Quantization for uniform distributions on hexagonal, semicircular, and elliptical curves

Gabriela Pena, Hansapani Rodrigo, Mrinal Kanti Roychowdhury, Josef Sifuentes, Erwin Suazo

Published 2019-02-07Version 1

In this paper, first we have defined the uniform distribution on the boundary of a regular hexagon, and then investigate the optimal sets of $n$-means and the $n$th quantization errors for all positive integers $n$. We give an exact formula to determine them if $n$ is of the form $n=6k+6$ for some positive integer $k$. We further calculate the quantization dimension, and the quantization coefficient, and show that the quantization dimension is equal to the dimension of the object, and the quantization coefficient exists as a finite positive number, which supports the well-known result of Bucklew and Wise (1982), which says that for a Borel probability measure $P$ with non-vanishing absolutely continuous part the quantization coefficient exists as a finite positive number.

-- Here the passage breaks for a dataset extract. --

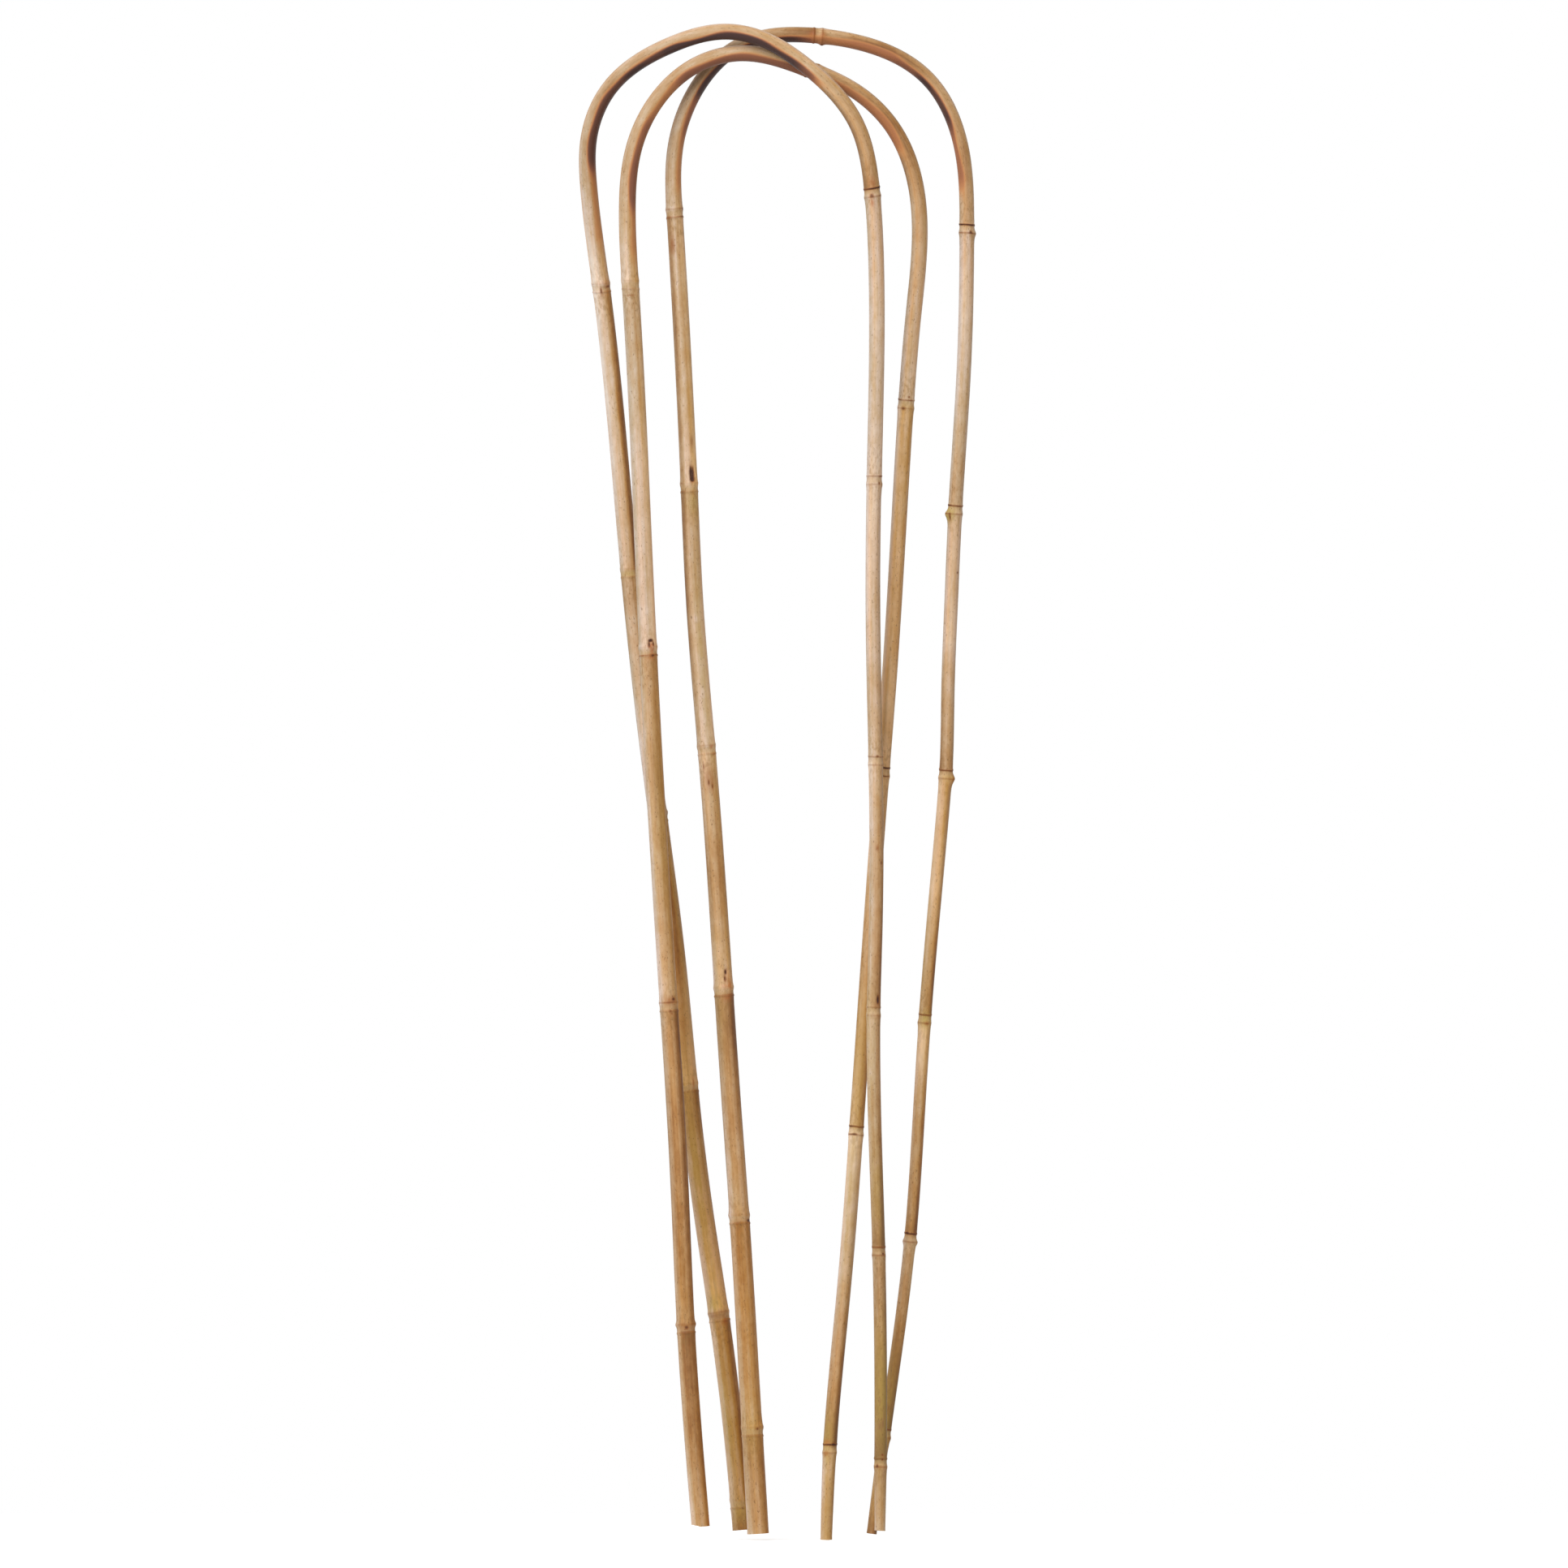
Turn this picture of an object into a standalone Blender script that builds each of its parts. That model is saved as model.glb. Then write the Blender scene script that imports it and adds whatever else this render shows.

Then, we define the uniform distribution on the boundary of a semicircular disc, and obtain a sequence and an algorithm, which help us to determine the optimal sets of $n$-means and the $n$th quantization errors for all positive integers $n$ with respect to the uniform distribution. Finally, for a uniform distribution defined on an elliptical curve, we investigate the optimal sets of $n$-means and the $n$th quantization errors for all positive integers $n$.